As well as being central to life, the river is also the home of death. Two large cremation areas straddle the bank, surrounded by walls of neatly stacked timber and kindling for the funeral pyres. We observed these locations from a boat on the river – among many others – a mere ten yards from the bank, watching as the shrouded corpses were brought to the water’s edge to be washed, wrapped in layers of colourful cloth, and then placed into the flames. Remaining bones are then thrown into the river. The ceremonies are conducted by the men of the family, sombre, respectful, and calm. Women are not even allowed to attend for fear they will become upset. If emotion is shown at the cremation the soul will not obtain salvation.
But death is not limited to the bank of the river, as I was to discover to my horror. As our boat made its way away from the largest cremation area in the gathering dusk, Shivam pointed out to me a naked body, a child of perhaps five or six, floating face down in the water.
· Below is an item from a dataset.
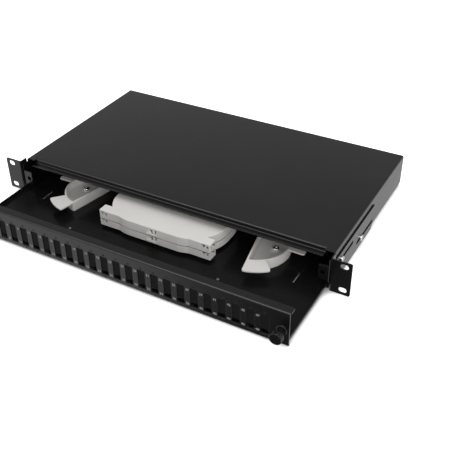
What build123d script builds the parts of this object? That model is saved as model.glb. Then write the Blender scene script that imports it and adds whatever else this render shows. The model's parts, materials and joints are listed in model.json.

I was astounded. Shivam explained that children are not cremated as it is believed they deserve another chance of life and that this can be achieved by giving them to Ganga, weighing them down with rocks and sinking their bodies in the centre of the river. Of course, inevitably, some of the bodies do not remain bound to the weights, with the staggering result I had just witnessed.
I can’t really follow this…. my time in Varanasi was over. Although emotionally overwhelming on many levels this had been the kind of tourism I like. Exploring a city and the life (and death) of its people.